[Begin Data extract]

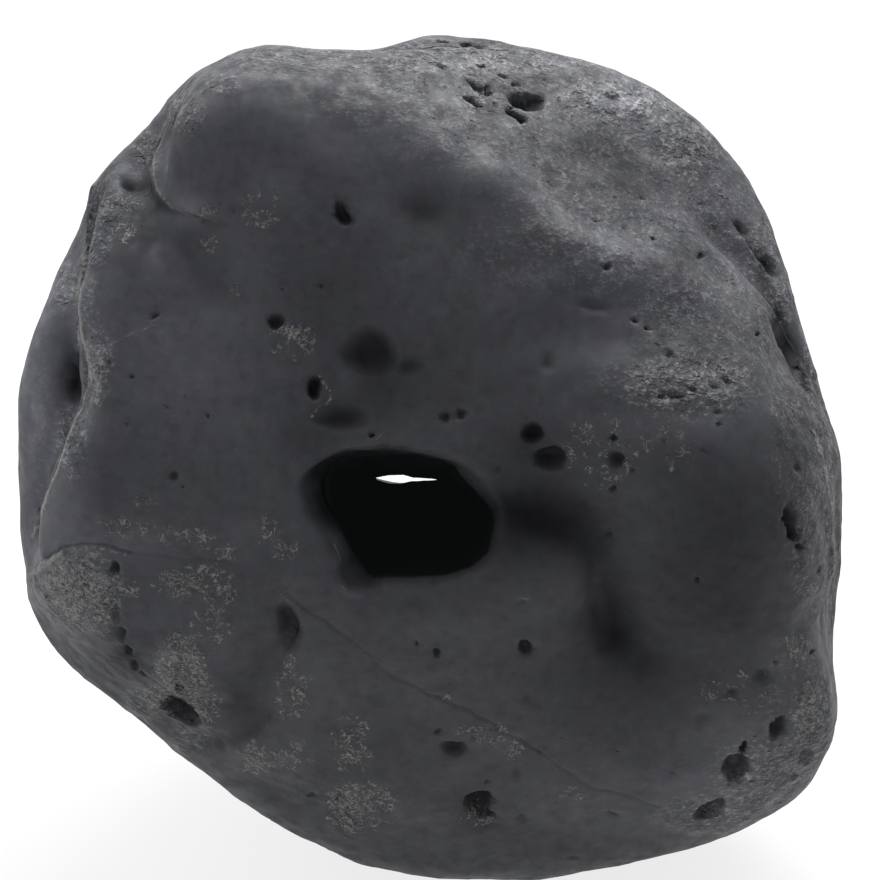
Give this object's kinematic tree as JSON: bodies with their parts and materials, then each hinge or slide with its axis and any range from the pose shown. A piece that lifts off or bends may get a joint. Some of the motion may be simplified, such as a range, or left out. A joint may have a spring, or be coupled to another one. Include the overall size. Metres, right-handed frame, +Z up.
{
  "type": "river rock",
  "caption": "Dark grey, water-worn basalt river rock with rounded lobes, gas-bubble pits and a hole worn right through it.",
  "frame": {"origin": "middle of the stone's box on the flat underside that it rests on", "axes": "+Z up, -Y towards the front, where the hole opens, and +X to the right as seen from the front"},
  "size_m": [0.1978, 0.167, 0.2006],
  "materials": {
    "basalt": "water-worn matte"
  },
  "bodies": {
    "root": {"river_rock": "basalt"}
  },
  "joints": []
}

[End Data extract]

*Exercise task*. Copy out the material word for word and line for line.

*Exercise answer*.
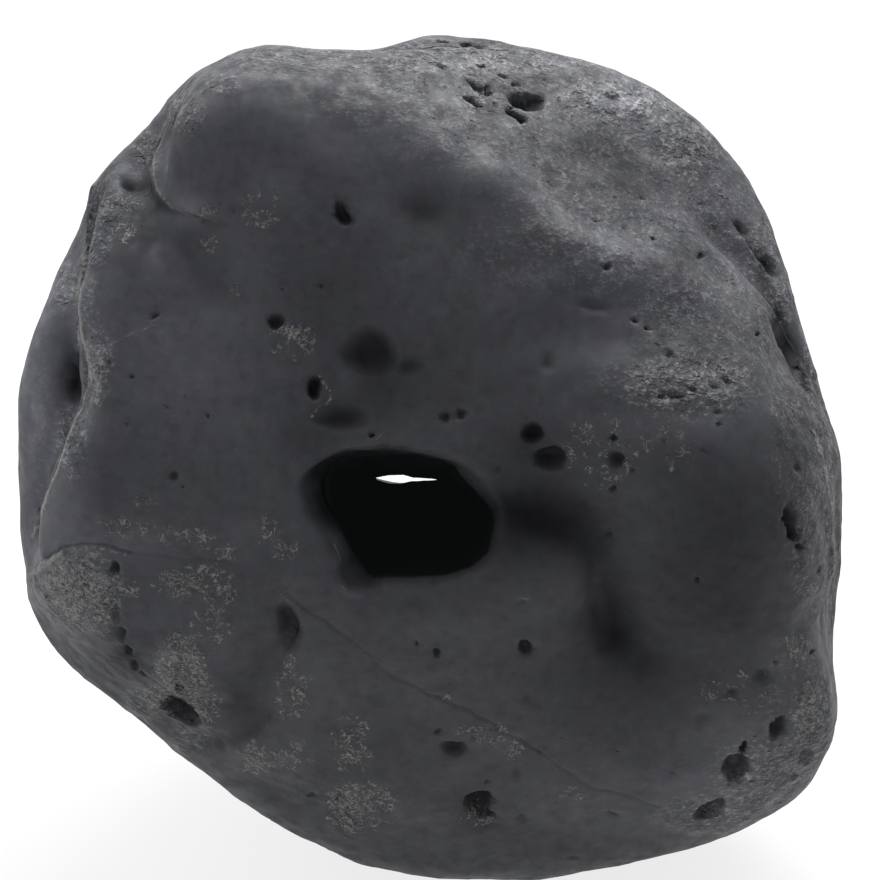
Give this object's kinematic tree as JSON: bodies with their parts and materials, then each hinge or slide with its axis and any range from the pose shown. A piece that lifts off or bends may get a joint. Some of the motion may be simplified, such as a range, or left out. A joint may have a spring, or be coupled to another one. Include the overall size. Metres, right-handed frame, +Z up.
{
  "type": "river rock",
  "caption": "Dark grey, water-worn basalt river rock with rounded lobes, gas-bubble pits and a hole worn right through it.",
  "frame": {"origin": "middle of the stone's box on the flat underside that it rests on", "axes": "+Z up, -Y towards the front, where the hole opens, and +X to the right as seen from the front"},
  "size_m": [0.1978, 0.167, 0.2006],
  "materials": {
    "basalt": "water-worn matte"
  },
  "bodies": {
    "root": {"river_rock": "basalt"}
  },
  "joints": []
}